→ **Requirements**:
Write out only the span of lines that begins at the line with "const hubCutters = leaves.map((leaf)" and ends at the line with "cad_parts[obj.name] = obj". Keep both end lines, word for word.

□ □ □ □ □

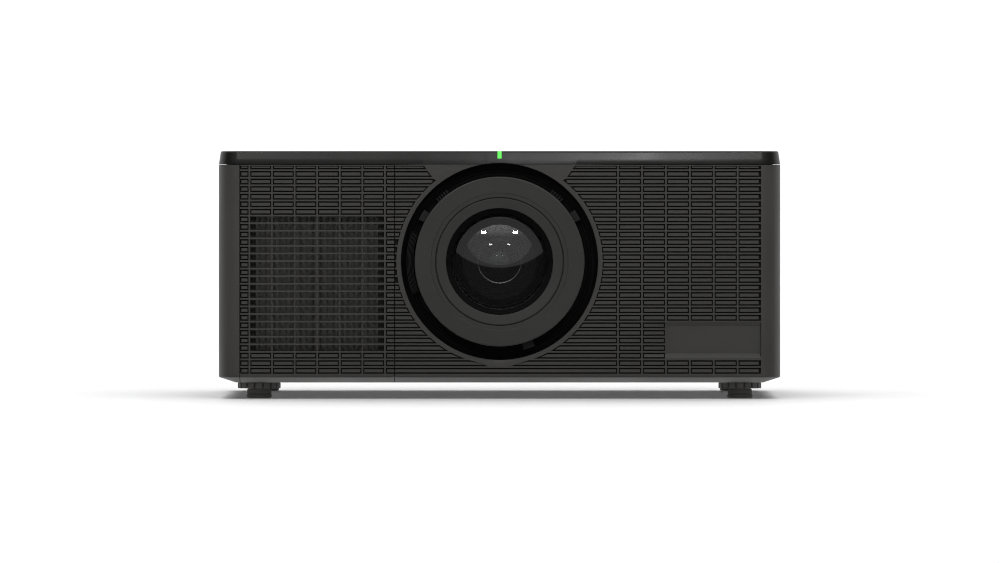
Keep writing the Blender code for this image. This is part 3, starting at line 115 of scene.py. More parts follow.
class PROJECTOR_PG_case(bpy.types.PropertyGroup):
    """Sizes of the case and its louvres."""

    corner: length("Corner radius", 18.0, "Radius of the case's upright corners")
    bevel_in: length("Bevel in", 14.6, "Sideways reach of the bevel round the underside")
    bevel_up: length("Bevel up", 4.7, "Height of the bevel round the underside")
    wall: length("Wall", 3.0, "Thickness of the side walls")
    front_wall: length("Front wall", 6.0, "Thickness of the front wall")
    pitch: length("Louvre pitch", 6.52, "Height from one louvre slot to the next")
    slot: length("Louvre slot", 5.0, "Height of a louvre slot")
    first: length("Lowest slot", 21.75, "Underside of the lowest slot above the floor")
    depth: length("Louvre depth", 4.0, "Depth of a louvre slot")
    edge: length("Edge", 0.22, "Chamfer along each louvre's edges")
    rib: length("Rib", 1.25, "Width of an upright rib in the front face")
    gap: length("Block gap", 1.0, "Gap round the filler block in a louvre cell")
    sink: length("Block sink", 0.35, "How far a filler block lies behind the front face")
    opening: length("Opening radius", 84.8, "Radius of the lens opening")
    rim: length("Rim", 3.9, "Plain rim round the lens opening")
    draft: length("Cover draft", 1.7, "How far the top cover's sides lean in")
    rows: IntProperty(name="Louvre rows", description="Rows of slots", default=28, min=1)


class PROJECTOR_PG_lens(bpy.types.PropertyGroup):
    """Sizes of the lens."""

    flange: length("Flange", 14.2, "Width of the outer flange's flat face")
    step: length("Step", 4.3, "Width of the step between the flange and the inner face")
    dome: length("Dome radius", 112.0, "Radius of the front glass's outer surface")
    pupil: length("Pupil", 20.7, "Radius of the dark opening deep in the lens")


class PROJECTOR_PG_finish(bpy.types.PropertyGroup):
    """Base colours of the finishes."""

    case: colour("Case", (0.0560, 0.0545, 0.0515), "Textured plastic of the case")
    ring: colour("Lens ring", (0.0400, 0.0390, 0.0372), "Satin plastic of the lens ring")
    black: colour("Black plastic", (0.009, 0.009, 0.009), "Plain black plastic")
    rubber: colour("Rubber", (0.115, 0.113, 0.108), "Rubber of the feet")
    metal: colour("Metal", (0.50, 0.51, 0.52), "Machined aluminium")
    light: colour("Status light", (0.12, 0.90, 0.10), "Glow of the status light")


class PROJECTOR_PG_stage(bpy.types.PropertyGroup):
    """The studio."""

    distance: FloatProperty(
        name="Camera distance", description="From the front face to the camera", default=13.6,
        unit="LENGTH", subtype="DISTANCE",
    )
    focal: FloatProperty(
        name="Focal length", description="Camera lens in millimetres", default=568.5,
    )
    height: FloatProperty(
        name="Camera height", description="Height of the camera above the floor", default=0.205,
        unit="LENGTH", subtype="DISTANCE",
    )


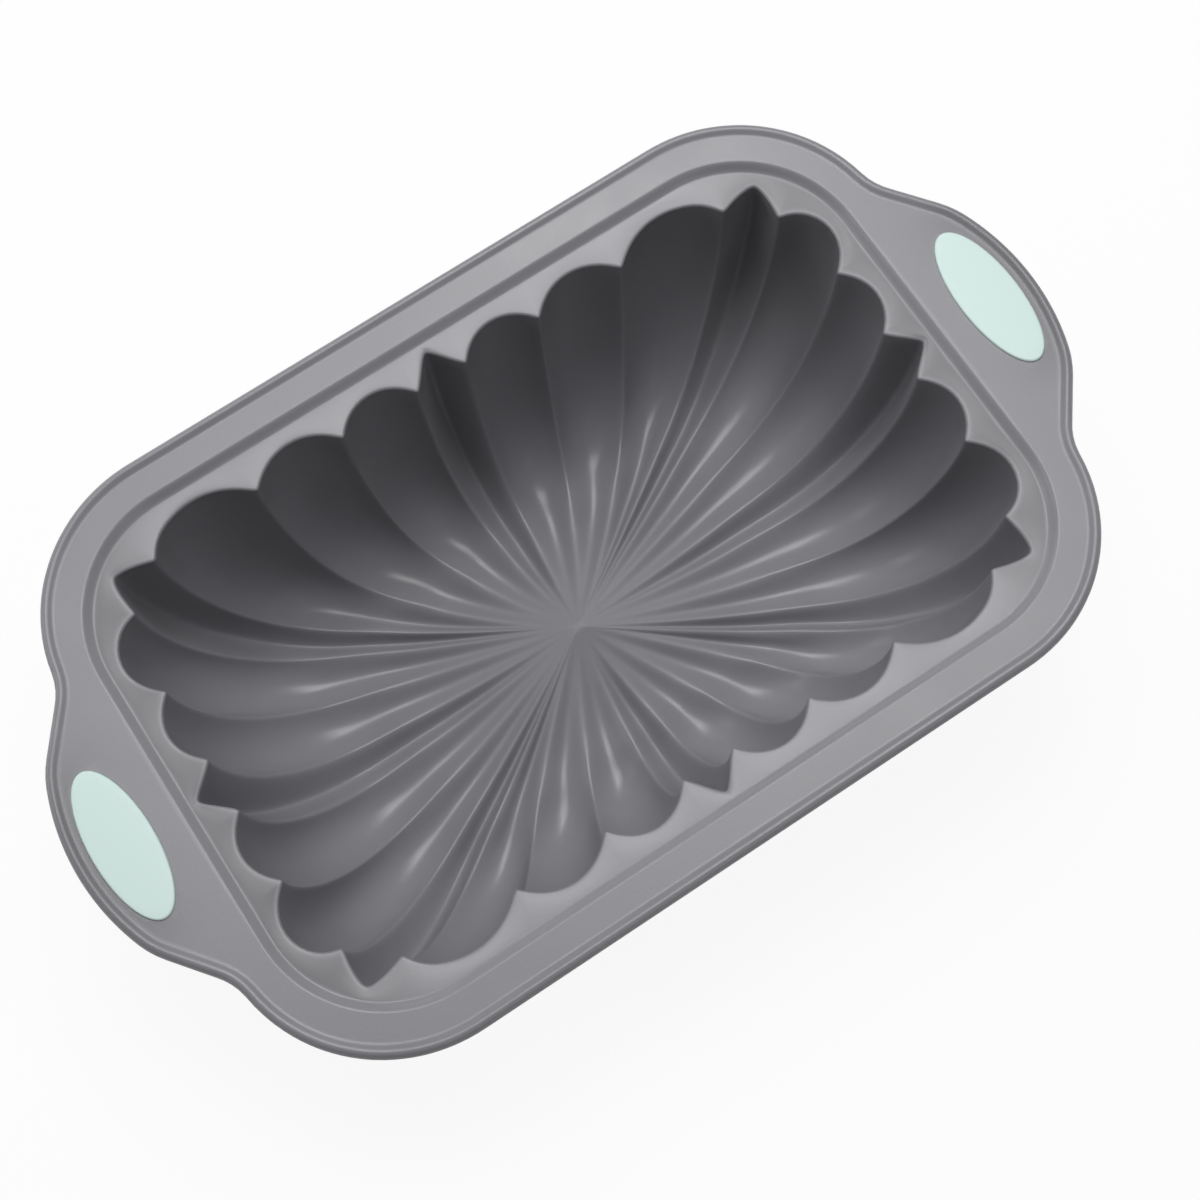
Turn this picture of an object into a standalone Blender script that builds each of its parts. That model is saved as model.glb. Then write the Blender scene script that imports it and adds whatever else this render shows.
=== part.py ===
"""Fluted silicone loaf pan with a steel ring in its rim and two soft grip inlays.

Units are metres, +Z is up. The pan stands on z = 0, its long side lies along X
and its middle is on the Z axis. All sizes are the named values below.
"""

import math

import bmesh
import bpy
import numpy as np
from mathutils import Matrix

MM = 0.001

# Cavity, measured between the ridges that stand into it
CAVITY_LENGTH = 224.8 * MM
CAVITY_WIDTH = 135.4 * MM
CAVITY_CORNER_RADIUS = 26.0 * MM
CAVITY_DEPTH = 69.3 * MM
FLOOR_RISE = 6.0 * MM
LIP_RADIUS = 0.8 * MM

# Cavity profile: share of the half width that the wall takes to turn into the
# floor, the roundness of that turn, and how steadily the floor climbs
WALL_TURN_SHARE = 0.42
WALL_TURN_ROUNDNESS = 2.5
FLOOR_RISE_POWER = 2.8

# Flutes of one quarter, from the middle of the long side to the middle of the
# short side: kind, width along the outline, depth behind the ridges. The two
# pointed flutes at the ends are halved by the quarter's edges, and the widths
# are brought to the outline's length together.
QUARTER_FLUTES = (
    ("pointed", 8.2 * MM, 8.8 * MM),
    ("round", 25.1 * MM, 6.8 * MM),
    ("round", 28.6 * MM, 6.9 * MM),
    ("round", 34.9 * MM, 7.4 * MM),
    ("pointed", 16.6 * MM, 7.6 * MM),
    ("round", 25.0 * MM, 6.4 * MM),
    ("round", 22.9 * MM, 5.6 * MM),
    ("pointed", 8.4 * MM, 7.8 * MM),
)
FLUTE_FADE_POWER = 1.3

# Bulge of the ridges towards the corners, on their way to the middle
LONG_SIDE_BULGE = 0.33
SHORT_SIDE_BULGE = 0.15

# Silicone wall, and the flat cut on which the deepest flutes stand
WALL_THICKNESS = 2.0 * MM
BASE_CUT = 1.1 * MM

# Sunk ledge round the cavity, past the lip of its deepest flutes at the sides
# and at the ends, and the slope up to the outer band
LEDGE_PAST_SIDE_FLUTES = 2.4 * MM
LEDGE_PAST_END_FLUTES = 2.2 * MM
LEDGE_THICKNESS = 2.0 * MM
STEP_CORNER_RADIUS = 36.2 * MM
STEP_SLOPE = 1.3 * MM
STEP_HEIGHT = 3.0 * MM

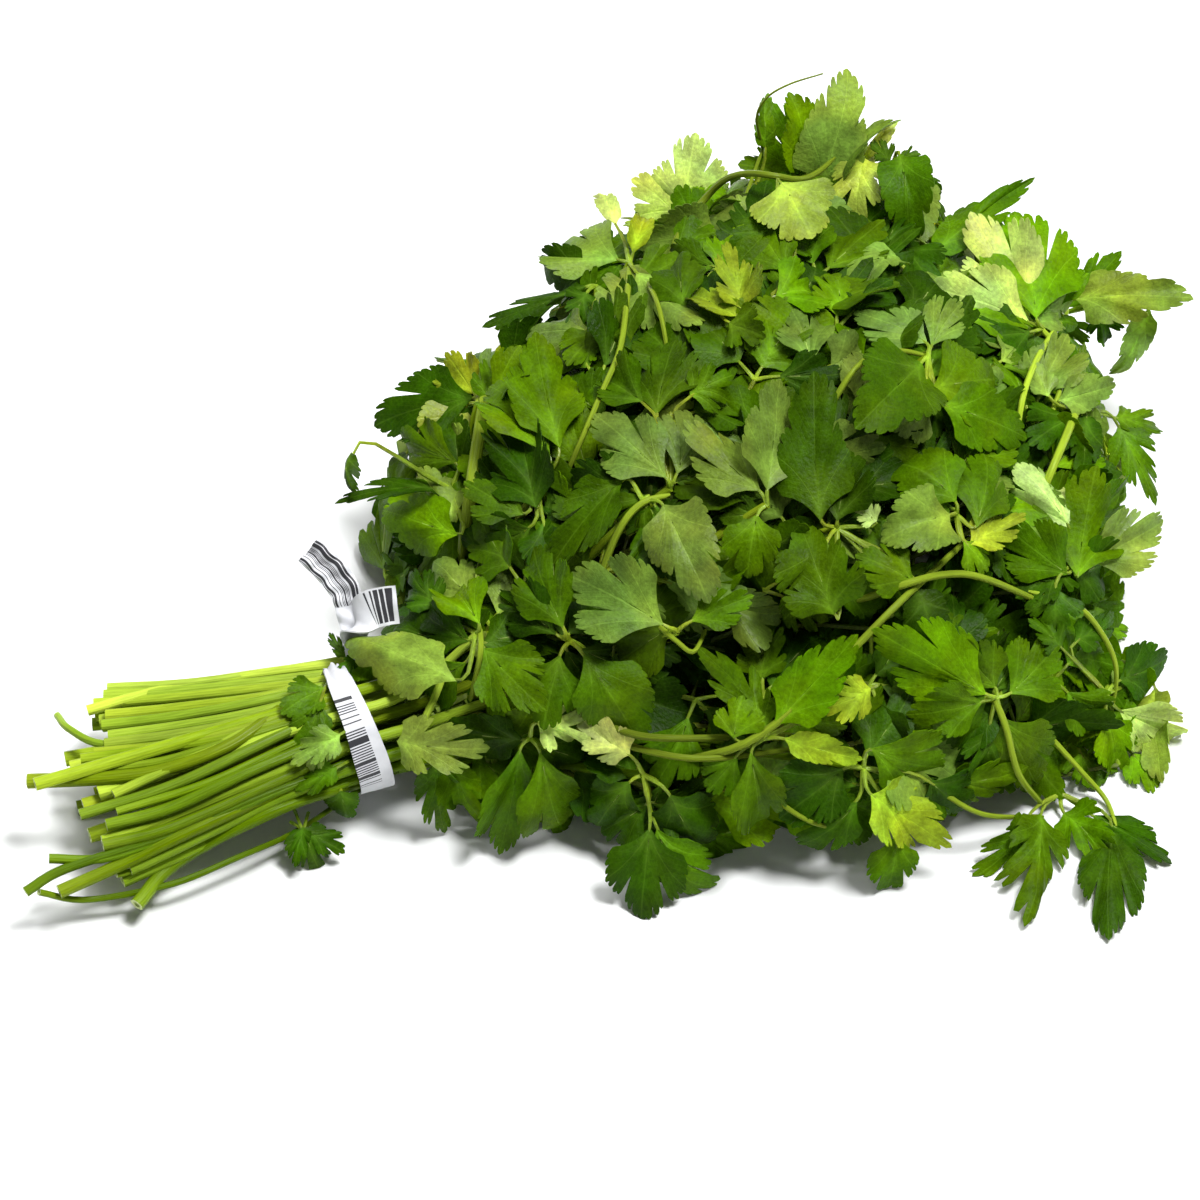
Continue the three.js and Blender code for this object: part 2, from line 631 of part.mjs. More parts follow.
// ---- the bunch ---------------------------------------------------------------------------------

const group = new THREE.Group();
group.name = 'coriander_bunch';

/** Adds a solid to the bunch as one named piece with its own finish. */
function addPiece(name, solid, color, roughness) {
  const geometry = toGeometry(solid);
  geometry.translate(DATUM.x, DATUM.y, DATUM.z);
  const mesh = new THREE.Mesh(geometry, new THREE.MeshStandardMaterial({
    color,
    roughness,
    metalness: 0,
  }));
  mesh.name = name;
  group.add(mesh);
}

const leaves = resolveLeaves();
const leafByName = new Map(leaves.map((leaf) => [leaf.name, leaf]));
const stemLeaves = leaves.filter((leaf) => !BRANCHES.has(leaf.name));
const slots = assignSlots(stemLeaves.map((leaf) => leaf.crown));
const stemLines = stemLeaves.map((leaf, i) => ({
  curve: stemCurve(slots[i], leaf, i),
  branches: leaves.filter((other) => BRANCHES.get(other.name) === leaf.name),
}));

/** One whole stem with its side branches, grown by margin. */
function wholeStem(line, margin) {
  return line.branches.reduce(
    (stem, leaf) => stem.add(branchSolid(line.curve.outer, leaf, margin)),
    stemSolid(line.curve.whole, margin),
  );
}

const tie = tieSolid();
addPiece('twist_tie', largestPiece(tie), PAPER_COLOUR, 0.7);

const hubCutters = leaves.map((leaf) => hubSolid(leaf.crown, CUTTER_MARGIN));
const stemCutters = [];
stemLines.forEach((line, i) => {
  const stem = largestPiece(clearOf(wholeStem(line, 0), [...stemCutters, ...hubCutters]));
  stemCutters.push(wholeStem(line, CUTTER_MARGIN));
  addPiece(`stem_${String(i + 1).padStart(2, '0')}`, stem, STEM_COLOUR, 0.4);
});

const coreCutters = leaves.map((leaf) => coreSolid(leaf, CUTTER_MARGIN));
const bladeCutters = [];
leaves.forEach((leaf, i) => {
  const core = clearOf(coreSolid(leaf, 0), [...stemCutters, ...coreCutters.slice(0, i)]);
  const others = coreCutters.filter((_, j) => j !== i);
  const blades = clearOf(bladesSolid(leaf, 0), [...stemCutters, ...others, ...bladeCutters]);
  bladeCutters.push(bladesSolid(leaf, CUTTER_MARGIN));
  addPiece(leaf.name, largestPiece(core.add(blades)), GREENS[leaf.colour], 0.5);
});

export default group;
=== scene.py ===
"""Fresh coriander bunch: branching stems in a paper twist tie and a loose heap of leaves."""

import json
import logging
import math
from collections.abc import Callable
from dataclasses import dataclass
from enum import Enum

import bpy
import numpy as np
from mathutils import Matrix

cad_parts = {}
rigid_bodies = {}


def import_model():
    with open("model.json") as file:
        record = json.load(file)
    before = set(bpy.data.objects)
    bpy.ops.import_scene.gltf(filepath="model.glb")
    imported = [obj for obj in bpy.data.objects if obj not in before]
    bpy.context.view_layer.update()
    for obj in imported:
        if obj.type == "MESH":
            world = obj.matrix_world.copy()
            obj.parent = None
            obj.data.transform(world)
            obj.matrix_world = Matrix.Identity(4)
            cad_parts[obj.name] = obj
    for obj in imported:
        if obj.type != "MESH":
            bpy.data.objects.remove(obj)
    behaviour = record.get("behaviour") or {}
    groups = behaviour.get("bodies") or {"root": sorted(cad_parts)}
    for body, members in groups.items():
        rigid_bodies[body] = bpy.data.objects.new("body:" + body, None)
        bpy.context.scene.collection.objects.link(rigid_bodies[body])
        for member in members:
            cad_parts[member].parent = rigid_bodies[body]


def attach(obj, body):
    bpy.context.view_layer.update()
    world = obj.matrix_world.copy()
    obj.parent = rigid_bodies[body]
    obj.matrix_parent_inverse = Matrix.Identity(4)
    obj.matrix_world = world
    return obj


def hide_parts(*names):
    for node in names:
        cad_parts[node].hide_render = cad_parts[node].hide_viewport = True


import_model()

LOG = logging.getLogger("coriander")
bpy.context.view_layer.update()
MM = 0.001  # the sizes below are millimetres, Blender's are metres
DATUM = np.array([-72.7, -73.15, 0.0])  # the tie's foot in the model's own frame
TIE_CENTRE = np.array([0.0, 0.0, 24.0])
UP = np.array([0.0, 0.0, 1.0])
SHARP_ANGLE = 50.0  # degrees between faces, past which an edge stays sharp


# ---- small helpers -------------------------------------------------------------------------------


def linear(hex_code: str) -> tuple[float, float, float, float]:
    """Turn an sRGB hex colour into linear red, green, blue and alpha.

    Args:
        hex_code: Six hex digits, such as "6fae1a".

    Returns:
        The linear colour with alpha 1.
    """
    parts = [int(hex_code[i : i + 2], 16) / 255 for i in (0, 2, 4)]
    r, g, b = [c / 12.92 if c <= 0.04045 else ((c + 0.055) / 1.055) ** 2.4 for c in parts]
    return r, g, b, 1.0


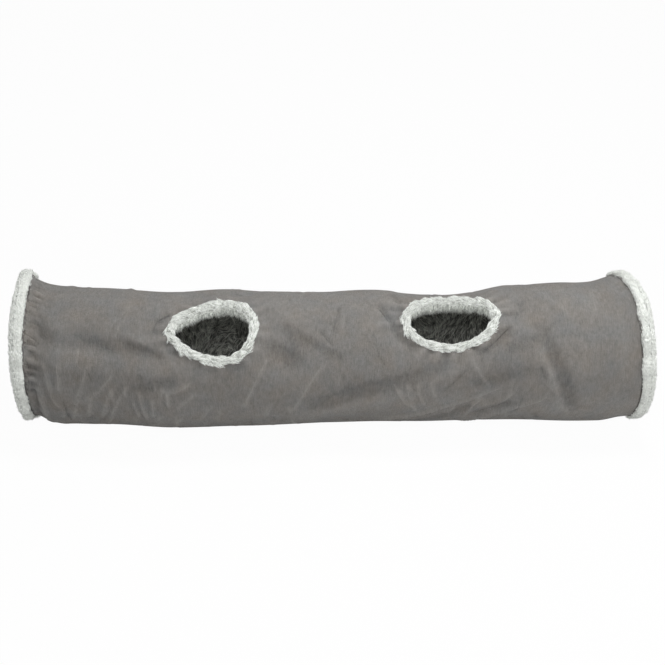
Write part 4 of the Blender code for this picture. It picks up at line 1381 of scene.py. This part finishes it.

□ □ □ □ □

→ **Expected answer**:
const hubCutters = leaves.map((leaf) => hubSolid(leaf.crown, CUTTER_MARGIN));
const stemCutters = [];
stemLines.forEach((line, i) => {
  const stem = largestPiece(clearOf(wholeStem(line, 0), [...stemCutters, ...hubCutters]));
  stemCutters.push(wholeStem(line, CUTTER_MARGIN));
  addPiece(`stem_${String(i + 1).padStart(2, '0')}`, stem, STEM_COLOUR, 0.4);
});

const coreCutters = leaves.map((leaf) => coreSolid(leaf, CUTTER_MARGIN));
const bladeCutters = [];
leaves.forEach((leaf, i) => {
  const core = clearOf(coreSolid(leaf, 0), [...stemCutters, ...coreCutters.slice(0, i)]);
  const others = coreCutters.filter((_, j) => j !== i);
  const blades = clearOf(bladesSolid(leaf, 0), [...stemCutters, ...others, ...bladeCutters]);
  bladeCutters.push(bladesSolid(leaf, CUTTER_MARGIN));
  addPiece(leaf.name, largestPiece(core.add(blades)), GREENS[leaf.colour], 0.5);
});

export default group;
=== scene.py ===
"""Fresh coriander bunch: branching stems in a paper twist tie and a loose heap of leaves."""

import json
import logging
import math
from collections.abc import Callable
from dataclasses import dataclass
from enum import Enum

import bpy
import numpy as np
from mathutils import Matrix

cad_parts = {}
rigid_bodies = {}


def import_model():
    with open("model.json") as file:
        record = json.load(file)
    before = set(bpy.data.objects)
    bpy.ops.import_scene.gltf(filepath="model.glb")
    imported = [obj for obj in bpy.data.objects if obj not in before]
    bpy.context.view_layer.update()
    for obj in imported:
        if obj.type == "MESH":
            world = obj.matrix_world.copy()
            obj.parent = None
            obj.data.transform(world)
            obj.matrix_world = Matrix.Identity(4)
            cad_parts[obj.name] = obj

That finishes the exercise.